Nothing Left To Lose

Have you ever watched one of those police-videos shows? Usually, whatever the person the police are chasing did to have the cops going after them, the smartest thing they can do, at any given moment of the chase, is to pull over and surrender. Their chances of getting away are minimal at best, especially if the chase happens to be one that gets picked up by the local news. The longer they run, the more cops chase them and the more opportunity they have to make things worse for themselves by racking up additional charges.

However, every so often, you'll see a video where the consequences facing the fugitive in question are so severe that it becomes a case where they feel they have nothing left to lose, or at least where the narrator interprets it as such. They have such a sentence facing them that, in a coldly pragmatic sense, for them pulling over would be pointless. These are the ones who tend to face either life or effective life without parole, the death penalty, or in a few rare cases, are destined to die where they stand facing off against the cops. These people tend to yield the most harrowing and spectacular chases of all. The last category- the fugitives destined to go down in a blaze of glory- is almost a first-ballot Hall of Fame of the police-video set: the North Hollywood shootout, the Killdozer, the San Diego tank rampage.

It's troubling, but at the same time, it is a natural human response. When someone feels as though they have nothing to lose, inhibitions, reservations, and anything else holding that person back all fall away. All that is possible becomes a potential course of action, and all thought to be impossible is considered anyway. After all, might as well. The feeling is responsible for some of humanity's most dramatic and heroic moments, but it can also lead to some of its worst.

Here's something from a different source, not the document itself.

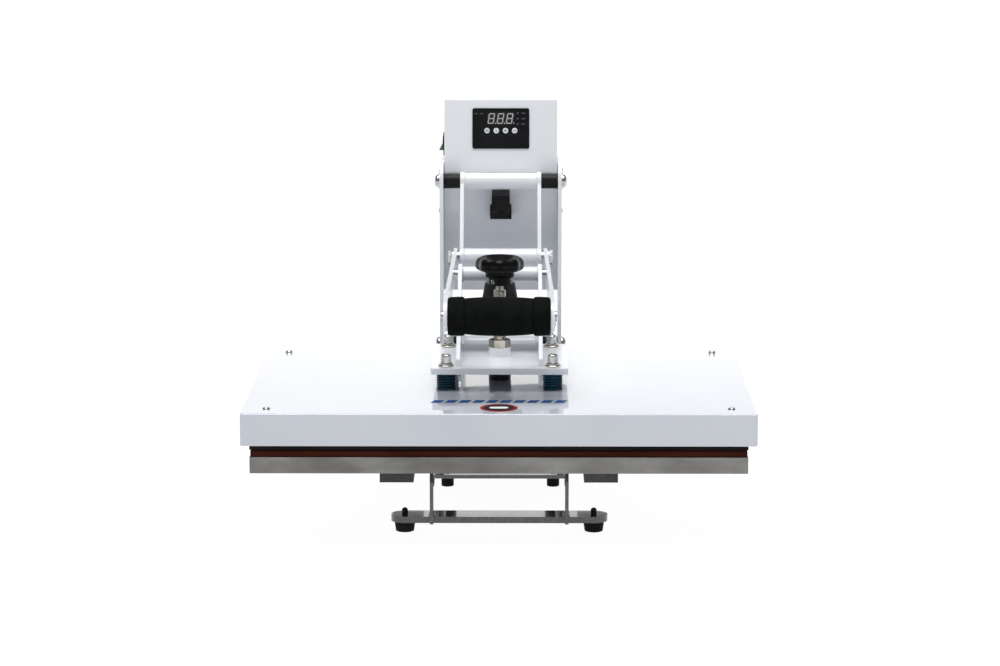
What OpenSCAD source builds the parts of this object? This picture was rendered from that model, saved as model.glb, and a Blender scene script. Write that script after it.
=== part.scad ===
// Clamshell heat press, 60 x 40 cm class: a grey base, a white column with the controller,
// and a lever linkage that swings the heated platen up off the silicone pad.
// X is the width, -Y is the operator's side, +Z is up, and z = 0 is the table.
// Distances named *_back run from the cover's front edge towards the rear of the machine,
// and distances named *_up run from the table.

/* [Platens] */
// Width of both platens
platen_w = 600; // [560:5:604]
// Depth of both platens
platen_d = 400; // [380:5:404]
// Thickness of the lower platen
lower_platen_t = 20; // [15:0.5:20]
// Height of the lower platen's underside
lower_platen_up = 100; // [100:0.5:102]
// Thickness of the silicone pad
pad_t = 8.5; // [4:0.5:8.5]
// Thickness of the heated platen
hot_platen_t = 18; // [18:0.5:22]

/* [Cover] */
// Width of the heated platen's cover
cover_w = 622; // [618:1:640]
// Depth of the cover
cover_d = 430; // [418:1:434]
// Height of the cover's sides
cover_h = 39.5; // [30:0.5:40]
// Height of the cover's top
cover_up = 174; // [173:0.5:174]
// Sheet thickness of the cover and of the column's panels
sheet_t = 1.5; // [1:0.1:1.6]

/* [Base] */
// Length of the front foot bar
crossbar_w = 270; // [240:5:300]
// Depth of the front foot bar
crossbar_d = 34; // [30:1:36]
// Thickness of the front foot bar
crossbar_t = 8; // [6:0.5:9]
// Half the distance between the front feet
front_foot_x = 117.7; // [100:0.1:118]
// Half the distance between the rear feet
rear_foot_x = 70; // [60:1:70]
// Thickness of the grey side plates
base_plate_t = 4.5; // [4:0.5:5]

/* [Column] */
// Half the clear width between the column's plates
column_in = 76.5; // [76.5:0.5:78]
// Thickness of the column's plates
column_plate_t = 5; // [4:0.5:5]
// Front edge of the column's plates
column_back = 445; // [445:1:448]
// Top of the column's plates
column_up = 416; // [412:1:418]
// Height of the control box's top
box_up = 499; // [495:1:505]
// Lean of the control face from the vertical, in degrees
face_lean = 12; // [10:1:13]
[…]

Over the weekend, one of these moments happened in Columbia, South Carolina. Kenneth Myers was found dead on Saturday after having killed his wife, her twin sister and mother, and his ex-girlfriend before turning the gun on himself. His relationship with the ex-girlfriend slowly deteriorated over seven years, and his marriage was doing the same. The economy was also negatively affecting his business in auto glass repair.

Michael Rushton of the Wagoner Police Department noted of Myers, "At one point in time, whenever he tried to evade us, I saw his face for a brief second, and you could tell he was a different person," Rushton said. "He had gotten to the point where he thought he had nothing else to lose. He figured he was done for, I'm assuming, and I really hate that he had done what he had done."

Which leads us to a bit of a problem. Any effective punishment or treatment, or threat of same, depends on the target believing that things will be measurably better if they cease their undesirable behavior. If that does not exist, they won't stop. And if they reach a point where they are convinced that they're screwed no matter what they do, that allows them to let loose. Instead of one dead body, there are five. Instead of a surrender, there is a shootout.

At the same time, though, to a degree, properly calibrating a punishment so that this feeling is not triggered is outrageously difficult, and may not even be possible. Again, usually a punishment's effectiveness depends at least partly, and sometimes completely, on the offender's perception of it. If the offender doesn't think it's worth restraining themselves over, they won't. And if they think they have nothing to lose-
think being the keyword- well, we've just gone over that.

Whether or not there is even a minorly feasible way to prevent the nothing-to-lose sentiment from taking hold in the mind of a suspect, the failure of one to be identified results in tragedy that need not happen every time it does. The consequences of not having a preventative procedure are such that at least some brainstorming should be devoted towards trying to make one.

Maybe a fix is possible. Maybe it's just one of those things that happens. But whether or not there's an answer to the problem, it's at least worth asking the question.